TOUGH TO BEAT SOMETHING WITH NOTHING: That’s an oldie but goodie, and it proved true in this election. Snyder implemented some controversial issues in his first term: taxing some pension income, big business tax cut/shift, right to work. But he got something done. And for an electorate sick and tired of gridlock, the essence of governing lies in actually getting things done. The largest hole in Schauer’s campaign was explaining just how he was going to pay for his wishlist: middle class tax cuts, ending the pension tax, boosting education funding with no clear outline of how much or to what end.
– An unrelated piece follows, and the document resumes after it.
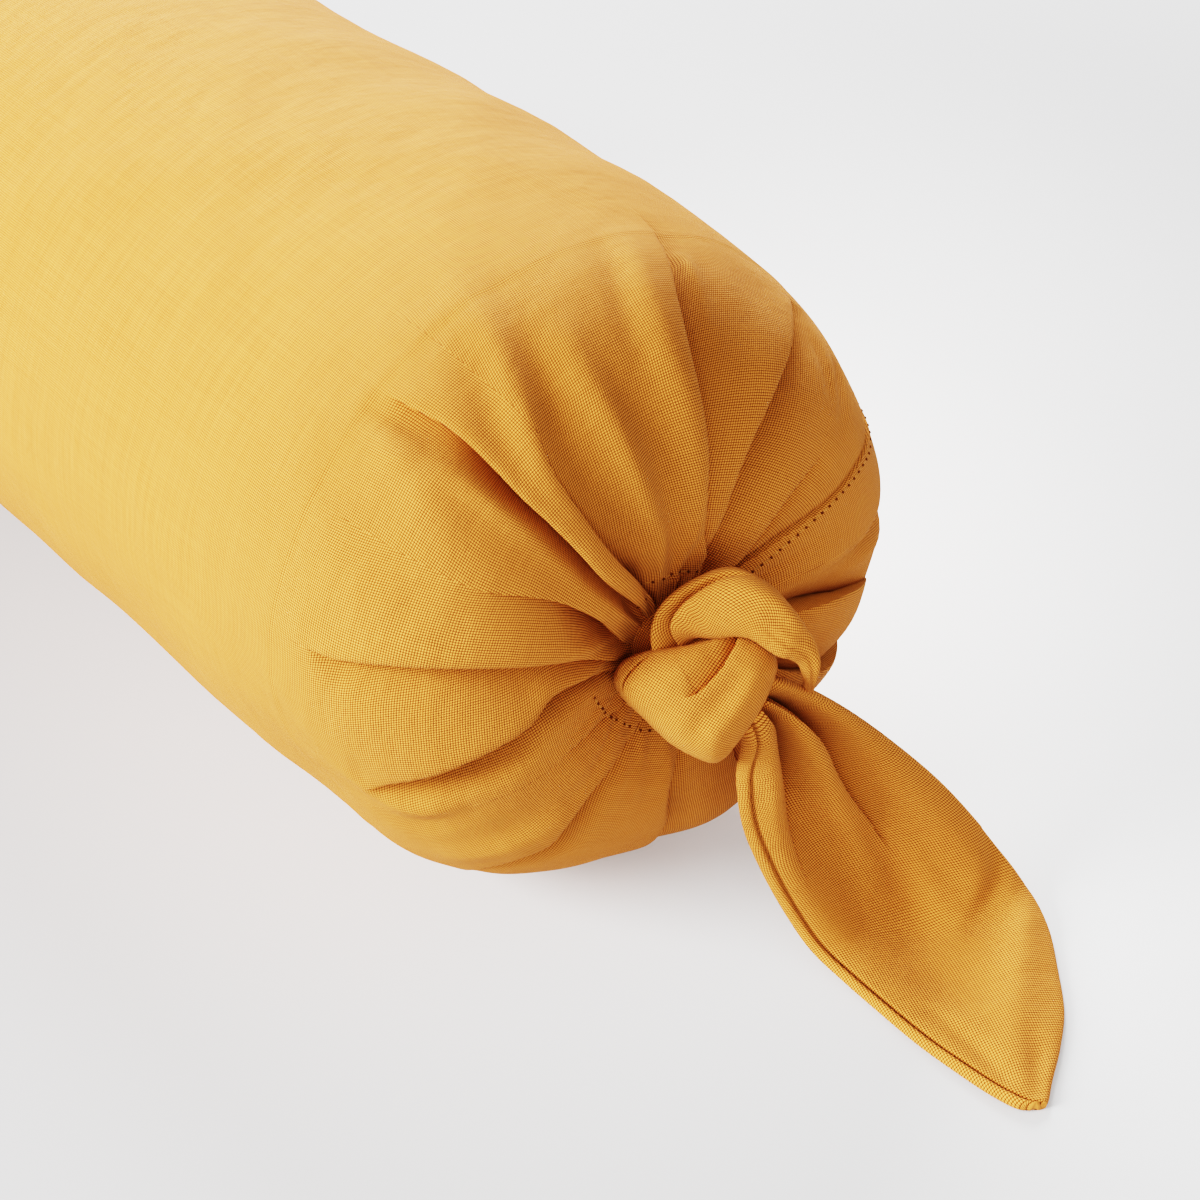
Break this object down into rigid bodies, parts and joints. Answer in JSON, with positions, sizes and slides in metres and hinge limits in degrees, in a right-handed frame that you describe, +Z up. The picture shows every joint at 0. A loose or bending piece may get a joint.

Perhaps the largest challenge facing an amplified Republican majority in Lansing will be to develop a new, robust, but broadly acceptable policy agenda. Tilt too far to the right, they’ll risk Democratic backlash if the Dems can ever find their mojo. Tilt too far left, they’ll face a grumpy right wing. One theory: Now with an even larger GOP majority in the legislature, Snyder & Co. may find a way to marginalize Tea Party influence, even with some more Tea Party adherents in the room. We’ll soon see.